The stadium was built by the City of Miami Public Works Department. Construction began in 1936 and was completed in December 1937. The stadium opened for Miami Hurricanes football on December 10, 1937. From 1926 to 1937 the University of Miami played in a stadium near Tamiami Park and also at Moore Park until the Orange Bowl was built . Orange Bowl, outside of west end zone
The Orange Bowl was originally named Burdine Stadium after Roddy Burdine, one of Miami's pioneers and the owner of the Burdines department store chain. It originally seated 23,739 people along the sidelines—roughly corresponding to the lower level of the sideline seats in the stadium's final configuration. Seating was added in the end zones in the 1940s, and by the end of the 1950s the stadium was double-decked on the sidelines. In 1966, the AFL expansion Miami Dolphins played their first ever regular season game in the stadium on September 2. The west end zone upper deck section was then added in the 1960s, bringing the stadium to its peak capacity of 80,010. In 1964, the Orange Bowl Game was the first college bowl game to be televised in prime time.
In 1977, the permanent seats in the east end zone were removed, and further upgrades brought the stadium to its final capacity and design. The city skyline was visible to the east through the open end, over the modern scoreboard and palm trees. The surface was natural grass, except for six seasons in the 1970s. Poly-Turf, an artificial turf similar to AstroTurf, was installed for the 1970 football season. It was removed and replaced with a type of natural grass known as "Prescription Athletic Turf" after Super Bowl X in January 1976.
University of Miami
The City of Miami embarked on a plan to extensively renovate the stadium. However, those plans fell by the wayside as Miami focused on keeping the Florida Marlins in town, forcing the Hurricanes to threaten a move to Dolphin Stadium (now Sun Life Stadium) in suburban Miami Gardens if a plan to renovate the stadium were not in place within 45 days. Some feared that Miami would permit the college to leave, only to tear down the Orange Bowl and replace it with the new stadium for the Marlins.

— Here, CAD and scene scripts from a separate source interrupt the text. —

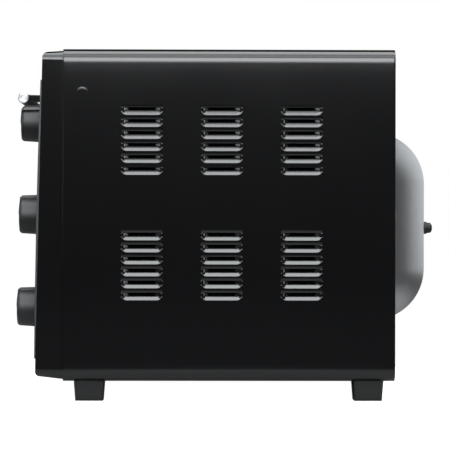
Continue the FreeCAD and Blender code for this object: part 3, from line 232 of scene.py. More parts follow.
def louvre_depth(along, up):
    """
    How far one louvre is pressed in, along from its end and up from its foot: a shallow lip inside
    an outline with rounded lower corners, which turns in steeply above, and two end walls that do
    the same.
    """
    round_by = 5.6 * MM
    middle = louvre_length / 2
    from_end = middle - np.abs(along - middle)
    across, below = round_by - from_end, round_by - up
    inside = round_by - np.hypot(np.maximum(across, 0), np.maximum(below, 0))
    inside = np.where((across < 0) & (below < 0), np.minimum(from_end, up), inside)
    lip = folded(inside, lip_slope) + hood_slope * np.maximum(up - lip_height, 0)
    ends = (folded(from_end, rim_slope) + folded(from_end - rim_width, end_slope)
            + hood_slope * np.maximum(from_end - end_width, 0))
    depth = np.where(up > lip_height + 1e-6, np.minimum(ends, lip), lip)
    return np.where((up < -1e-9) | (up > louvre_height + 1e-9), 0, depth)


def rib_height(along, up):
    """Height of the pressed rib: a full-round strip with eased edges."""
    half = rib_width / 2
    middle = np.clip(up, rib_foot + half, rib_foot + rib_length - half)
    inside = half - np.hypot(along - rib_front - half, up - middle)
    return rib_rise * smooth_step(inside / (2.4 * MM))


def stretch(start, end, step):
    """Evenly spread values from start to end, about a step apart, both ends included."""
    return np.linspace(start, end, max(int(round(abs(end - start) / step)), 1) + 1)


def quarter(centre, radius, start, end, count):
    """Points on an arc of a circle, from one angle to another in quarter turns."""
    angles = np.linspace(start, end, count) * math.pi / 2
    return centre[0] + radius * np.cos(angles), centre[1] + radius * np.sin(angles)


def grid_faces(tall, wide, keep=None, closed=False):
    """Quads of a grid of points stored row by row, less those that the mask leaves out."""
    rows_of, columns_of = np.meshgrid(np.arange(tall - 1), np.arange(wide if closed else wide - 1),
                                      indexing="ij")
    after = (columns_of + 1) % wide
    quads = np.stack([rows_of * wide + columns_of, rows_of * wide + after,
                      (rows_of + 1) * wide + after, (rows_of + 1) * wide + columns_of], axis=-1)
    return quads.reshape(-1, 4) if keep is None else quads[keep]


louvre_steps = np.concatenate([[0, 0.2, 0.4, 0.8], stretch(1.2, 2.8, 0.5), [3.2, 3.25, 3.45],
                               stretch(3.8, 6.6, 0.7)]) * MM
end_steps = np.concatenate([[0, 0.2, 0.4, 0.8], stretch(1.2, 6.5, 0.6), [6.55]]) * MM
feet_of_louvres = np.array([foot + row * louvre_pitch for foot in louvre_groups
                            for row in range(louvre_rows)])
starts_of_louvres = first_column + np.arange(louvre_columns) * column_pitch
cut_width = 0.02 * MM
end_of_rib = stretch(0, rib_width / 2, 0.7 * MM)
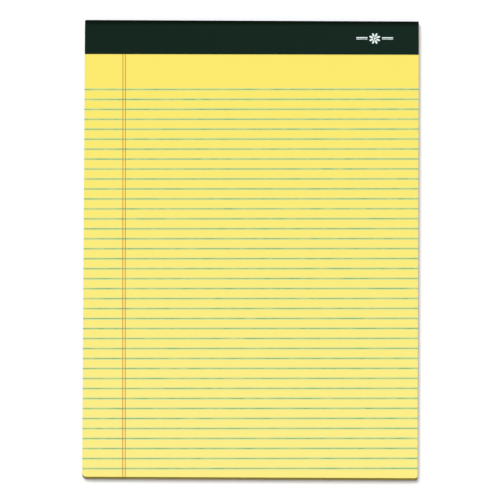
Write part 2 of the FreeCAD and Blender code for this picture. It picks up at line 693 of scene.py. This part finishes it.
class Workbench:
    """Steps that more than one piece is made with."""

    @staticmethod
    def grow(
        bm: bmesh.types.BMesh, face: bmesh.types.BMFace, step: Vector, keep: bool = False
    ) -> bmesh.types.BMFace:
        """Extrudes one face.

        Args:
            bm: the mesh.
            face: what to extrude.
            step: how far, and where to.
            keep: whether the face stays behind as a wall.

        Returns:
            The moved face.
        """
        grown = bmesh.ops.extrude_face_region(bm, geom=[face], use_keep_orig=keep)["geom"]
        moved = next(g for g in grown if isinstance(g, bmesh.types.BMFace))
        bmesh.ops.translate(bm, verts=moved.verts, vec=step)
        return moved

    @staticmethod
    def round_corner(
        bm: bmesh.types.BMesh, near: Vector, radius: float, segments: int = 6
    ) -> bmesh.types.BMFace:
        """Rounds the flat outline's corner that lies nearest to a point.

        Args:
            bm: the mesh, which has no other face yet.
            near: a point at or close to the corner.
            radius: the rounding.
            segments: how many edges it has.

        Returns:
            The outline's face.
        """
        corner = min(bm.verts, key=lambda vert: (vert.co - near).length)
        bmesh.ops.bevel(
            bm,
            geom=[corner],
            offset=radius,
            segments=segments,
            profile=0.5,
            affect="VERTICES",
            material=-1,
        )
        return next(iter(bm.faces))

    @staticmethod
    def part(
        bm: bmesh.types.BMesh,
        faces: Sequence[bmesh.types.BMFace],
        point: Vector,
        normal: Vector,
    ) -> list[bmesh.types.BMFace]:
        """Parts some faces along a plane, without taking anything away.

        Args:
            bm: the mesh.
            faces: what to part.
            point: a point of the plane.
            normal: the plane's normal.

        Returns:
            The faces on both sides of the plane.
        """
        edges = {edge for face in faces for edge in face.edges}
        verts = {vert for face in faces for vert in face.verts}
        geom = [*faces, *edges, *verts]
        cut = bmesh.ops.bisect_plane(bm, geom=geom, plane_co=point, plane_no=normal, dist=1e-9)
        return [g for g in cut["geom"] if isinstance(g, bmesh.types.BMFace)]

    @staticmethod
    def piece(
        bm: bmesh.types.BMesh,
        stand_in: StandIn,
        material: bpy.types.Material,
        smooth: float = 0.0,
    ) -> bpy.types.Object:
        """Turns a finished mesh into a piece that rides on the pad in a plain node's place.

        Args:
            bm: the mesh, which is freed.
            stand_in: what the piece is called and what it stands for.
            material: its finish.
            smooth: edges that turn by less than this angle are shaded smooth.

        Returns:
            The piece.
        """
        bmesh.ops.recalc_face_normals(bm, faces=bm.faces)
        for face in bm.faces:
            face.smooth = smooth > 0
        for edge in bm.edges:
            edge.smooth = len(edge.link_faces) == 2 and edge.calc_face_angle(math.pi) < smooth
        mesh = bpy.data.meshes.new(stand_in.name)
        bm.to_mesh(mesh)
        bm.free()
        mesh.materials.append(material)
        made = bpy.data.objects.new(stand_in.name, mesh)
        bpy.context.scene.collection.objects.link(made)
        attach(made, "root")
        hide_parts(stand_in.node)
        LOG.info("%s: %d faces", stand_in.name, len(mesh.polygons))
        return made

    @staticmethod
    def dress(node: str, material: bpy.types.Material) -> None:
        """Gives a carried-over node its finish.

        Args:
            node: its name.
            material: the finish.
        """
        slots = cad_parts[node].data.materials
        slots.clear()
        slots.append(material)
        LOG.info("%s: dressed", node)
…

That fear became reality as Paul Dee, Athletic Director for the University of Miami, announced that the Hurricanes would be moving to Dolphin Stadium for the 2008 season. Dee and university president Donna Shalala made the announcement during a press conference at the Hecht Athletic Center on August 21, 2007. The University agreed to a 25-year contract to play at then Dolphin Stadium. According to Miami City Manager Pete Hernandez, this put the Orange Bowl back in the forefront as a possible site for a new Marlins stadium. The hope that talks would resume soon on that possibility vanished after only a short while.
Final year and demolition
The Orange Bowl was demolished in May 2008, and Marlins Park is now on the site. Despite some protests, the historic stadium had been earmarked for demolition when the University of Miami announced that they were moving out of the Orange Bowl after the 2007 season to begin play at Sun Life Stadium in 2008 in a 25-year deal. On November 10, 2007, the University of Miami Hurricanes lost their final game at the Orange Bowl when the Virginia Cavaliers defeated Miami 48–0 in the Hurricanes' worst home shutout loss in school history.
The FIU Golden Panthers (now Panthers) won their last game at the Orange Bowl against the North Texas Mean Green on December 1, 2007 by a score of 38–19, snapping a 23-game losing streak that many attributed to the consequences of suspensions following the UM-FIU brawl the year before. Since the Golden Panthers had been using the Orange Bowl as their home field during the construction of FIU Stadium this win allows the FIU team to boast that it was they who officially closed the Orange Bowl's college football career with a home win. A high school all-star game, "The Offense-Defense All-American Bowl", took place on January 4, 2008 and was the last game before the closing events.